Dr. Gruman: They do. You’re right.
Natalie: In closing out, if people want to learn a little bit more about the work that you do, where can they find that, and where can they find you, Jamie?
Dr. Gruman: The easiest thing would just be to Google me, Jamie Gruman. A lot of my stuff will come up. You’ll find my contact information. You can go onto Google Scholar, to find some of the papers that I’ve written.
Natalie: Thank you so much for your time. I look forward to seeing your two scales published and seeing how they contribute to the future of work.
Dr. Gruman: Okay. Ciao.
- Most workplace engagement surveys are missing the mark by measuring other workplace variables such as job satisfaction or organizational citizenship behaviours (e.g. organizational commitment), rather than workplace engagement, which we can define as: the extent to which people bring their full selves to their work (cognitively, emotionally and physically).

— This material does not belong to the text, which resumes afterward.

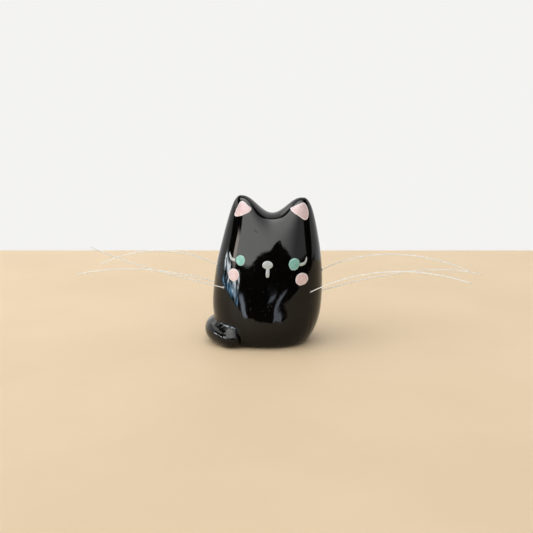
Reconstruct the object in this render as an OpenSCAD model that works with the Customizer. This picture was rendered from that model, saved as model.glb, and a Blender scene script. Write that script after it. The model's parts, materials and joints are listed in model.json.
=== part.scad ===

- Asking employees questions such as “does your work environment allow you to bring your values, your identity, your personality fully into your role?” will get to the heart of whether we are truly engaging our workforce.
- Research has shown that the precursors to engagement are employees who believe that: 1. Their work has meaning (psychological meaningfulness), 2. They can freely share their thoughts and ideas (psychological safety), 3. They have the physical, emotional and psychological resources to do their work (psychological availability).
While we have some significant work to do in this area of employee engagement, we have the resources and acumen to solve this problem. We simply have to ask the right questions and be prepared for the answers.
- Alan M. Saks and Jamie A. Gruman. What Do We Really Know About Employee Engagement? Human Resource Development Quarterly Volume 25,Issue 2,pages 155–182, Summer 2014 (http://onlinelibrary.wiley.com/doi/10.1002/hrdq.21187/abstract)
- W.A. Kahn, Psychological conditions of personal engagement and disengagement at work. Academy of Management Journal,33,692–724, 1990.